While being a woman in tech is still quite challenging, the gender gap is inevitably closing. Female Tech positions are filling up at a stellar speed and growing 238% faster than their male counterparts.
Today we talk to Marina Sirenko. The one and only female developer on Devhouse team so far, she has no doubts that this will be changing rapidly. Marina talks about stereotypes that limit women within the industry (or not) and gives some tips on dealing with them.
Female Tech positions are filling up at a stellar speed and growing 238% faster than their male counterparts.
How did you decide to pursue a career in computer science? Was it your childhood ambition or a spontaneous decision to work in the field?
Honestly, I couldn’t even imagine working in IT. Up until a moment in my life when I realized I can afford playing with a few roles and choose whatever suits me best. I registered on one of the freelance exchanges, started taking some simple jobs from different fields. After some time, I tried to prepare a web page layout and immediately felt like it was something I’d be comfortable doing every day.
Do you feel that women have the same opportunities as men in the tech world?
That’s a great question. Any new skill requires lots of time and energy, no matter if you’re a man or a woman. What’s important is to be ready to spend this time and energy to master the technology and develop both hard and soft skills.
Why aren’t there more women in tech?
I think this entire industry grew from geeks, mathematicians, radio engineers, and historically, there weren’t many women in such groups. There’s a belief that the introduction of TCP/IP protocols made the existing communication channels between computers into what we know as the Internet. It was 1983. That’s only 39 years ago.
Even though the industry has changed dramatically, I think the stigma around it has stayed. But now with IT growing as fast as ever, there’s a great need in talent, companies are ready to pay the best people, they really don’t care what’s in your pants. So, in my opinion, the situation will resolve itself in the nearest future.
Even though the industry has changed dramatically, I think the stigma around it has stayed.

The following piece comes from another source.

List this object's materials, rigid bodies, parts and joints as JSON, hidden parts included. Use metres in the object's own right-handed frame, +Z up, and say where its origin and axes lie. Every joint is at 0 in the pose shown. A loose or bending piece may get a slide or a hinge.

Could you name a few challenges (or obstacles) women in tech face?
There are a lot of stereotypes: IT is too difficult, you have to be good at Math, know algorithms, and should probably write your first code in pre-school, the list goes on. But you have to understand that IT is a huge industry with lots of different tasks. You don’t always have to be a tech genius to fit in.
What are your biggest achievements in the workplace?
Working at Devhouse I am involved in front-end development for a project called Cake it easy. It’s a huge and long-lasting project which is scaling pretty fast. Since I joined in December, 2021 I have had a chance to study it, bring some order to the code, implement new features and we’re on a fast track to closing this exciting big task.
What skills are essential for your field?
You need to be stress resistant, sometimes code breaks and you have to keep your cool to efficiently come up with the best solution for that. Attention to details is important. We all know the story of a lost hyphen destroying NASA rocket. Algorithmical thinking is something to take into account. It really helps to implement logical and clear steps for decision-making process.
What advice (and tips) would you give to women who want a tech career?
First and foremost, go for it. This has become annoying already, but I also believe that it’s better to do something and fail, than regret not doing it.
Second, have a nice work-life balance. And emphasize on life, find a company that recognises you as a person with family, hobbies and a will to live.
Last but not least, find someone in the IT industry to drive and inspire you.
How do you keep yourself informed about the latest trends in tech?
I won’t be any original here, there are so many channels available! Although, my personal favorites are Telegram threads, podcasts and YouTube.